Still, at least credit current brands, from Halo to Segway, for at least coming up with equivalents that operate on two wheels.
3 Smart Homes
Some of us already have housemates like Alexa and Siri, who obligingly dim our lights, adjust our room temperature, play our favorite music and set up our preferred movies. Smart home technology is all the rage these days, but nothing like a more malevolent device like Proteus, which had the run of the household in the 1977 suspense film The Demon Seed.

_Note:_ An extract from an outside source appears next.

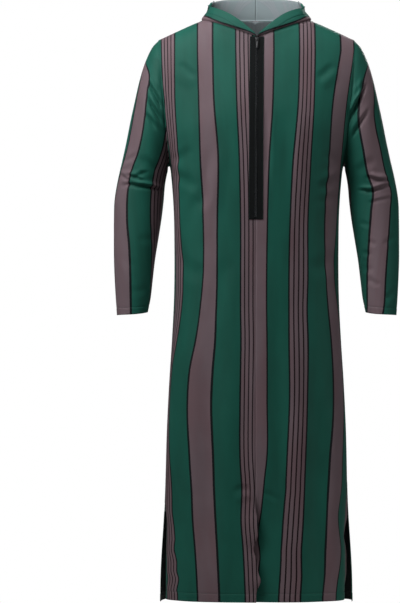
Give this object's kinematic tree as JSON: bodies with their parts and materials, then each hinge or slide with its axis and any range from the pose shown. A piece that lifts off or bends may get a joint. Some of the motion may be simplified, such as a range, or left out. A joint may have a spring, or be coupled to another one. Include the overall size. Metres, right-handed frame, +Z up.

Proteus was evil to the point of imprisoning the movie’s star, Julie Christie, so she could incubate its offspring: a flesh-and-blood version of itself. While horrifying, the film also touched on the eventual rise of the Internet, since Proteus was wired between the home and a laboratory located elsewhere.
2 Smart Watches
Almost every pundit loves to point out how Star Trek laid the pop-culture foundation for the flip-style cellphone. But in the first motion picture outing in 1979, the crew of the U.S.S. Enterprise opted for a wrist-watch variation of their signature communicators, reportedly the inspiration for Apple’s smart watch unleashed a few years ago.
Bravo to the Trek folks, as they beat the gumshoe flick Dick Tracy, which featured Warren Beatty in the title role, by 11 years. Well, sort of. The futuristic detective who used a two-way wrist TV, was documented decades earlier with the same gadget. Yep, the smartwatch had its fictitious beginnings in 1946 in the Dick Tracy syndicated comic strip created 15 years earlier by cartoonist Chester Gould.
1 Tablet Computers
Credit 2001: A Space Odyssey, arguably the best sci-fi film ever made, for introducing us minions to such technology as cryogenics and artificial intelligence, not to mention a few nifty gadgets. Chief among them were the newspads used by astronauts onboard the Jupiter-bound ship Discovery to catch up on all the events back on earth. The movie versions were built into ship consoles and not even portable, although manufactures of credit the movie for coming up with the idea for the tablet and the iPad.
The classic flick was even dragged into a 2011 lawsuit involving Apple trying to sue Samsung for stealing the idea. When Samsung lawyers exhibited a newspad scene from the movie as proof the notion dated back to 1968, Apple backed down.